■ **WHAT TO PRODUCE**: Give back the whole listing exactly as shown.

* start PROVIDED DATA *

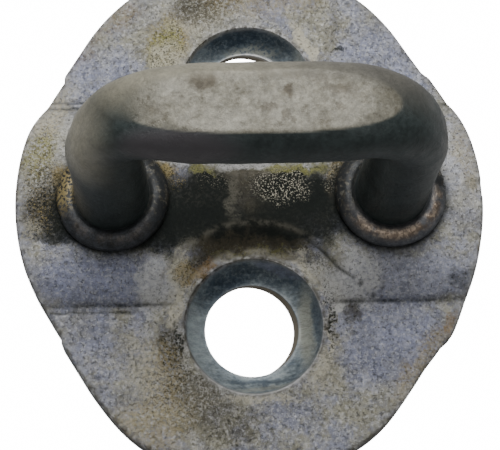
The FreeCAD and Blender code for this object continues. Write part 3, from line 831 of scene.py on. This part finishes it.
# Stains on the plate, some with painted shade: colour, centre (x, y), half sizes (x, y), turn in degrees, strength,
# and how speckled it is. The first eight rows, under the crossbar between the legs, are grime laid darker as painted
# shade.
PLATE_STAINS_AND_SHADE = (
    ("soil", (0, -0.2), (14.0, 6.4), 0, 0.93, 0.05),
    ("grime", (-7.5, -0.4), (6.8, 4.6), 0, 0.95, 0.2),
    ("grime", (-7, -3.4), (8.0, 3.6), 0, 0.93, 0.1),
    ("grime", (6.4, -3.0), (8.4, 4.2), 0, 0.95, 0.1),
    ("grime", (0, -5.0), (7.5, 2.0), 0, 0.6, 0.3),
    ("grime", (6.0, 1.0), (6.8, 3.4), 0, 0.98, 0.05),
    ("grime", (-4.8, 2.2), (2.8, 1.9), 0, 0.95, 0.15),
    ("grime", (-12.2, -4.6), (4.2, 3.6), 0, 0.93, 0.1),
    ("stone", (-2.4, 0.0), (0.9, 3.6), -4, 0.45, 0.6),
    ("zinc_light", (0, 5.4), (12.5, 1.3), 0, 0.85, 0.3),
    ("stone", (1.0, 5.2), (12.5, 1.4), 0, 0.3, 0.9),
    ("moss", (5.4, 4.1), (4.4, 0.9), 0, 0.85, 0.4),
    ("moss", (-6.4, 3.9), (2.0, 0.8), 0, 0.7, 0.5),
    ("ochre", (-11.4, 4.2), (1.5, 1.5), 10, 0.95, 0.2),
    ("soil", (-11.0, 2.6), (1.6, 1.2), 10, 0.7, 0.5),
    ("ochre", (11.6, 3.8), (2.0, 1.3), 20, 0.7, 0.7),
    ("soil", (11.4, 1.4), (1.6, 3.4), 0, 0.75, 0.6),
    ("soil", (-25.0, -1.2), (3.6, 4.6), 0, 0.9, 0.3),
    ("grime", (-24.6, -2.4), (2.6, 3.8), 0, 0.85, 0.3),
    ("soil", (-28.4, -2.4), (2.2, 3.4), 0, 0.85, 0.5),
    ("grime", (-26.0, -4.8), (4.4, 1.3), -8, 0.7, 0.3),
    ("deposit", (-28.6, -4.2), (1.6, 1.6), 0, 0.4, 0.9),
    ("ochre", (-24.9, 3.0), (1.1, 2.2), 0, 0.9, 0.4),
    ("deposit", (-27.5, 7.6), (2.8, 4.4), -25, 0.6, 0.7),
    ("moss", (-27.6, 6.4), (2.4, 4.0), -25, 0.7, 1.0),
    ("soil", (-26.8, 2.5), (2.6, 2.8), -10, 0.6, 0.9),
    ("ochre", (-26.6, 12.0), (2.4, 4.0), -25, 0.35, 0.9),
    ("deposit", (-26.3, 14.0), (2.4, 5.4), -25, 0.5, 0.8),
    ("ochre", (-10.6, 23.4), (3.0, 4.6), -25, 0.8, 0.6),
    ("moss", (-11.2, 22.8), (2.4, 4.2), -20, 0.9, 0.7),
    ("deposit", (-10.9, 20.6), (2.6, 3.0), 0, 0.8, 0.8),
    ("deposit", (-6.5, 26.6), (5.0, 1.6), 15, 0.6, 0.8),
    ("soil", (-6.0, 28.6), (4.6, 2.6), 15, 0.75, 0.9),
    ("rust", (-17.5, 27.6), (3.6, 2.8), 40, 0.35, 0.9),
    ("rust", (-21.8, 23.0), (1.7, 3.6), -30, 0.3, 0.9),
    ("ochre", (3.0, 30.5), (9.0, 4.0), 0, 0.35, 0.7),
    ("soil", (0, -6.6), (8.4, 1.6), 0, 0.9, 0.3),
    ("soil", (-6.8, -8.3), (3.4, 1.6), 38, 0.7, 0.4),
    ("deposit", (-9.6, -10.4), (1.4, 2.6), -20, 0.75, 0.5),
    ("rust", (-6.4, -8.9), (2.3, 0.8), 38, 0.8, 0.35),
    ("deposit", (-9.9, -9.0), (1.2, 2.2), -30, 0.6, 0.6),
    ("ochre", (-8.6, -9.8), (1.4, 1.2), 50, 0.6, 0.6),
    ("soil", (-3.0, -6.0), (4.6, 1.3), 8, 0.75, 0.4),
    ("moss", (0.5, -6.9), (6.0, 0.7), 0, 0.3, 0.9),
    ("stone", (1.5, -7.3), (6.0, 0.5), -3, 0.7, 0.6),
    ("deposit", (7.4, -9.2), (2.8, 1.1), -42, 0.9, 0.5),
    ("deposit", (10.2, -12.6), (1.3, 2.8), 24, 0.8, 0.5),
    ("stone", (11.4, -9.0), (0.9, 1.8), 35, 0.6, 0.5),
    ("deposit", (9.8, -16.5), (0.7, 4.6), 0, 0.85, 0.7),
    ("deposit", (8.9, -21.0), (0.8, 3.0), -25, 0.6, 0.7),
    ("grime", (9.9, -15.8), (0.45, 3.4), 4, 0.9, 1.0),
    ("deposit", (-10.3, -13.6), (1.2, 3.4), 4, 0.9, 0.35),
    ("deposit", (0, -26.2), (6.5, 0.5), 0, 0.6, 0.5),
    ("deposit", (8.0, 22.6), (0.9, 3.8), 32, 1.0, 0.2),
    ("soil", (-10.9, -19.4), (1.6, 3.4), 8, 0.75, 0.8),
    ("grime", (-9.8, -18.4), (0.6, 2.2), 0, 0.9, 1.0),
    ("soil", (-8.0, -24.8), (3.6, 3.0), -30, 0.6, 0.85),
    ("ochre", (-11.8, -22.5), (2.6, 4.0), 0, 0.4, 0.9),
    ("deposit", (-14.5, -21.5), (2.4, 4.8), 15, 0.4, 0.9),
    ("ochre", (-14.0, -29.5), (7.0, 4.0), 20, 0.4, 0.85),
    ("soil", (-4.0, -29.5), (4.2, 3.6), 0, 0.5, 0.85),
    ("deposit", (8.4, -23.4), (2.6, 2.6), 30, 0.35, 0.8),
    ("ochre", (21.8, -21.5), (2.2, 7.0), -38, 0.45, 0.8),
    ("rust", (25.2, -16.8), (0.9, 1.3), -30, 0.85, 0.4),
    ("zinc_light", (-12.6, -11.4), (2.2, 3.6), -10, 0.7, 0.5),
    ("zinc_light", (13.8, -10.4), (3.2, 3.8), 20, 0.7, 0.5),
    ("zinc_light", (8.6, -9.6), (2.6, 1.0), -42, 0.6, 0.6),
    ("zinc_light", (10.6, -12.6), (1.7, 3.0), 12, 0.8, 0.45),
    ("soil", (13.0, -15.4), (1.3, 1.2), 0, 0.7, 0.0),
    ("grime", (27.8, -11.0), (3.4, 1.3), 12, 0.6, 0.3),
    ("soil", (27.4, -2.4), (2.4, 3.6), 10, 0.3, 0.85),
    ("ochre", (28.2, 5.0), (1.6, 6.0), 10, 0.3, 0.85),
    ("stone", (11.4, 24.0), (0.8, 4.6), -14, 0.5, 0.7),
    ("grime", (12.4, 21.8), (1.1, 0.3), 12, 0.8, 0.1),
)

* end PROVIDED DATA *

■ **EXERCISE OUTPUT**:
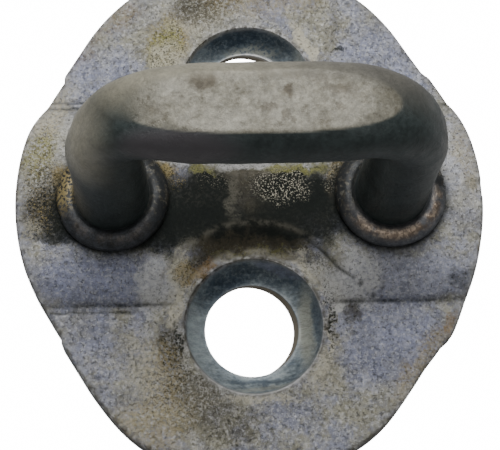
The FreeCAD and Blender code for this object continues. Write part 3, from line 831 of scene.py on. This part finishes it.
# Stains on the plate, some with painted shade: colour, centre (x, y), half sizes (x, y), turn in degrees, strength,
# and how speckled it is. The first eight rows, under the crossbar between the legs, are grime laid darker as painted
# shade.
PLATE_STAINS_AND_SHADE = (
    ("soil", (0, -0.2), (14.0, 6.4), 0, 0.93, 0.05),
    ("grime", (-7.5, -0.4), (6.8, 4.6), 0, 0.95, 0.2),
    ("grime", (-7, -3.4), (8.0, 3.6), 0, 0.93, 0.1),
    ("grime", (6.4, -3.0), (8.4, 4.2), 0, 0.95, 0.1),
    ("grime", (0, -5.0), (7.5, 2.0), 0, 0.6, 0.3),
    ("grime", (6.0, 1.0), (6.8, 3.4), 0, 0.98, 0.05),
    ("grime", (-4.8, 2.2), (2.8, 1.9), 0, 0.95, 0.15),
    ("grime", (-12.2, -4.6), (4.2, 3.6), 0, 0.93, 0.1),
    ("stone", (-2.4, 0.0), (0.9, 3.6), -4, 0.45, 0.6),
    ("zinc_light", (0, 5.4), (12.5, 1.3), 0, 0.85, 0.3),
    ("stone", (1.0, 5.2), (12.5, 1.4), 0, 0.3, 0.9),
    ("moss", (5.4, 4.1), (4.4, 0.9), 0, 0.85, 0.4),
    ("moss", (-6.4, 3.9), (2.0, 0.8), 0, 0.7, 0.5),
    ("ochre", (-11.4, 4.2), (1.5, 1.5), 10, 0.95, 0.2),
    ("soil", (-11.0, 2.6), (1.6, 1.2), 10, 0.7, 0.5),
    ("ochre", (11.6, 3.8), (2.0, 1.3), 20, 0.7, 0.7),
    ("soil", (11.4, 1.4), (1.6, 3.4), 0, 0.75, 0.6),
    ("soil", (-25.0, -1.2), (3.6, 4.6), 0, 0.9, 0.3),
    ("grime", (-24.6, -2.4), (2.6, 3.8), 0, 0.85, 0.3),
    ("soil", (-28.4, -2.4), (2.2, 3.4), 0, 0.85, 0.5),
    ("grime", (-26.0, -4.8), (4.4, 1.3), -8, 0.7, 0.3),
    ("deposit", (-28.6, -4.2), (1.6, 1.6), 0, 0.4, 0.9),
    ("ochre", (-24.9, 3.0), (1.1, 2.2), 0, 0.9, 0.4),
    ("deposit", (-27.5, 7.6), (2.8, 4.4), -25, 0.6, 0.7),
    ("moss", (-27.6, 6.4), (2.4, 4.0), -25, 0.7, 1.0),
    ("soil", (-26.8, 2.5), (2.6, 2.8), -10, 0.6, 0.9),
    ("ochre", (-26.6, 12.0), (2.4, 4.0), -25, 0.35, 0.9),
    ("deposit", (-26.3, 14.0), (2.4, 5.4), -25, 0.5, 0.8),
    ("ochre", (-10.6, 23.4), (3.0, 4.6), -25, 0.8, 0.6),
    ("moss", (-11.2, 22.8), (2.4, 4.2), -20, 0.9, 0.7),
    ("deposit", (-10.9, 20.6), (2.6, 3.0), 0, 0.8, 0.8),
    ("deposit", (-6.5, 26.6), (5.0, 1.6), 15, 0.6, 0.8),
    ("soil", (-6.0, 28.6), (4.6, 2.6), 15, 0.75, 0.9),
    ("rust", (-17.5, 27.6), (3.6, 2.8), 40, 0.35, 0.9),
    ("rust", (-21.8, 23.0), (1.7, 3.6), -30, 0.3, 0.9),
    ("ochre", (3.0, 30.5), (9.0, 4.0), 0, 0.35, 0.7),
    ("soil", (0, -6.6), (8.4, 1.6), 0, 0.9, 0.3),
    ("soil", (-6.8, -8.3), (3.4, 1.6), 38, 0.7, 0.4),
    ("deposit", (-9.6, -10.4), (1.4, 2.6), -20, 0.75, 0.5),
    ("rust", (-6.4, -8.9), (2.3, 0.8), 38, 0.8, 0.35),
    ("deposit", (-9.9, -9.0), (1.2, 2.2), -30, 0.6, 0.6),
    ("ochre", (-8.6, -9.8), (1.4, 1.2), 50, 0.6, 0.6),
    ("soil", (-3.0, -6.0), (4.6, 1.3), 8, 0.75, 0.4),
    ("moss", (0.5, -6.9), (6.0, 0.7), 0, 0.3, 0.9),
    ("stone", (1.5, -7.3), (6.0, 0.5), -3, 0.7, 0.6),
    ("deposit", (7.4, -9.2), (2.8, 1.1), -42, 0.9, 0.5),
    ("deposit", (10.2, -12.6), (1.3, 2.8), 24, 0.8, 0.5),
    ("stone", (11.4, -9.0), (0.9, 1.8), 35, 0.6, 0.5),
    ("deposit", (9.8, -16.5), (0.7, 4.6), 0, 0.85, 0.7),
    ("deposit", (8.9, -21.0), (0.8, 3.0), -25, 0.6, 0.7),
    ("grime", (9.9, -15.8), (0.45, 3.4), 4, 0.9, 1.0),
    ("deposit", (-10.3, -13.6), (1.2, 3.4), 4, 0.9, 0.35),
    ("deposit", (0, -26.2), (6.5, 0.5), 0, 0.6, 0.5),
    ("deposit", (8.0, 22.6), (0.9, 3.8), 32, 1.0, 0.2),
    ("soil", (-10.9, -19.4), (1.6, 3.4), 8, 0.75, 0.8),
    ("grime", (-9.8, -18.4), (0.6, 2.2), 0, 0.9, 1.0),
    ("soil", (-8.0, -24.8), (3.6, 3.0), -30, 0.6, 0.85),
    ("ochre", (-11.8, -22.5), (2.6, 4.0), 0, 0.4, 0.9),
    ("deposit", (-14.5, -21.5), (2.4, 4.8), 15, 0.4, 0.9),
    ("ochre", (-14.0, -29.5), (7.0, 4.0), 20, 0.4, 0.85),
    ("soil", (-4.0, -29.5), (4.2, 3.6), 0, 0.5, 0.85),
    ("deposit", (8.4, -23.4), (2.6, 2.6), 30, 0.35, 0.8),
    ("ochre", (21.8, -21.5), (2.2, 7.0), -38, 0.45, 0.8),
    ("rust", (25.2, -16.8), (0.9, 1.3), -30, 0.85, 0.4),
    ("zinc_light", (-12.6, -11.4), (2.2, 3.6), -10, 0.7, 0.5),
    ("zinc_light", (13.8, -10.4), (3.2, 3.8), 20, 0.7, 0.5),
    ("zinc_light", (8.6, -9.6), (2.6, 1.0), -42, 0.6, 0.6),
    ("zinc_light", (10.6, -12.6), (1.7, 3.0), 12, 0.8, 0.45),
    ("soil", (13.0, -15.4), (1.3, 1.2), 0, 0.7, 0.0),
    ("grime", (27.8, -11.0), (3.4, 1.3), 12, 0.6, 0.3),
    ("soil", (27.4, -2.4), (2.4, 3.6), 10, 0.3, 0.85),
    ("ochre", (28.2, 5.0), (1.6, 6.0), 10, 0.3, 0.85),
    ("stone", (11.4, 24.0), (0.8, 4.6), -14, 0.5, 0.7),
    ("grime", (12.4, 21.8), (1.1, 0.3), 12, 0.8, 0.1),
)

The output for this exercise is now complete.